Club president Kalev Vaska, a mechanical engineering junior, says recruiting more members and tackling larger projects are top priorities. The team operates within tight limits: modest tools, limited workspace, constrained budgets and academic schedules — all of which shape what they attempt and how they learn.

  • Project vehicle: 1988 Corvette with LS engine
  • Planned showcase: SEMA, November 3–6, 2026
  • Active members: 20+ students; 10–15 regularly at builds
  • Sponsors: Radium Auto Engineering, Summit Racing; Cal Poly Engineering provides major institutional support
  • Skills emphasized: fabrication, systems integration, project management, sponsor relations

Funding through networking and industry ties

Beyond campus facilities and faculty support, the club’s bulk of parts and funding comes from outreach at motorsport events and trade shows.

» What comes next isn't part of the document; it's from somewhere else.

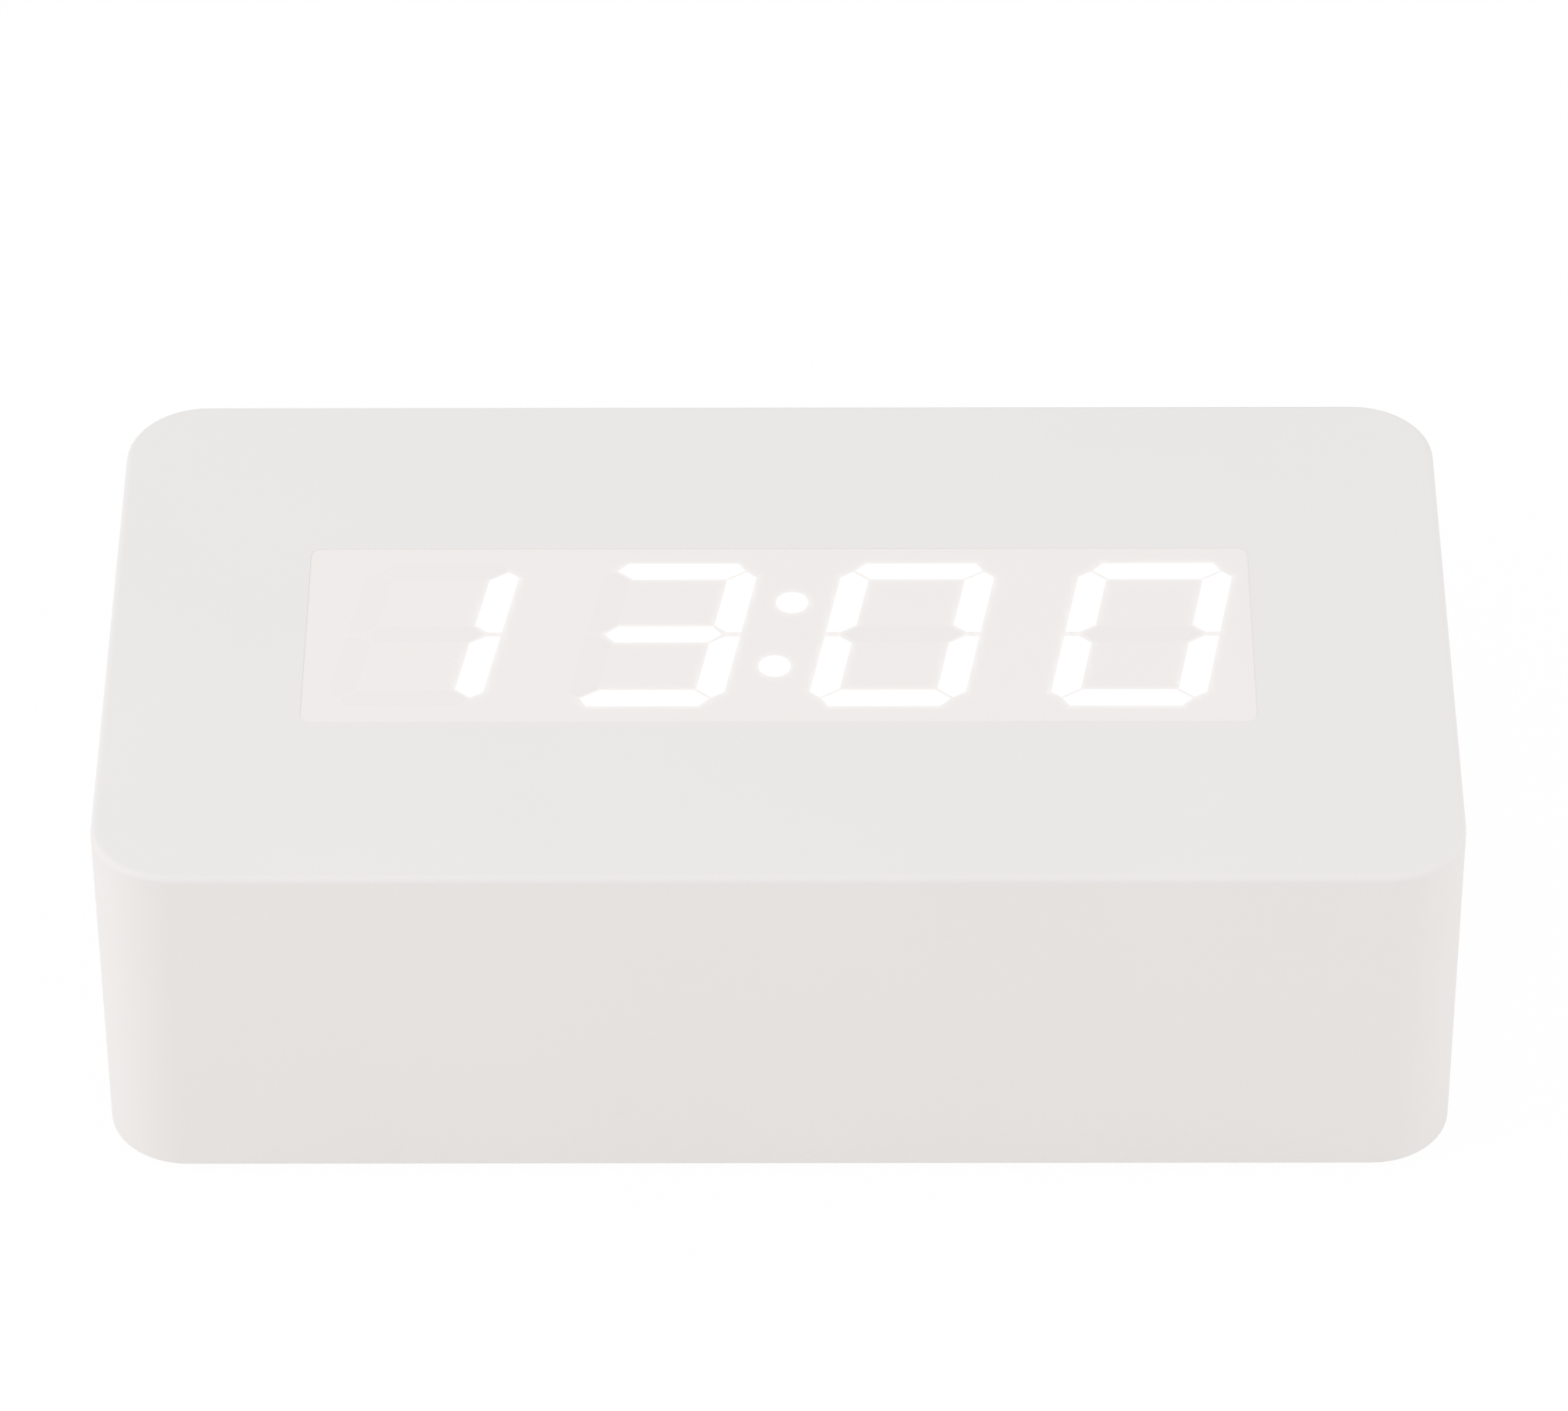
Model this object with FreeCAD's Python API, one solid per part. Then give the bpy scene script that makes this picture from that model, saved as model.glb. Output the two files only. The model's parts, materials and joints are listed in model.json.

Students say attending gatherings such as Gridlife Laguna Seca helped them meet suppliers and secure donations — a practical lesson in how automotive projects are funded outside institutional budgets.

Sponsors have donated components and materials, while Cal Poly Engineering offers tools and space, allowing the club to focus financial resources on specialty parts and event logistics.

For many participants, the experience doubles as professional development: the build adds tangible skills to résumés and creates networking opportunities with aftermarket companies and motorsport professionals.

What’s next

With months of work ahead, the team is balancing classroom obligations with full-day build sessions and weekend shop time. Their target is a complete, display-ready vehicle for SEMA in November — a public test of their engineering choices and organizational work.

Whether the Corvette draws attention for its engineering or for the ingenuity of its makers, the project highlights a broader trend: universities increasingly treat complex, cross-disciplinary builds as a bridge between academic theory and industry practice.

Late nights, improvisation and a growing list of sponsors: the students are turning concepts into a finished vehicle — and, along the way, into professional experience that matters beyond campus.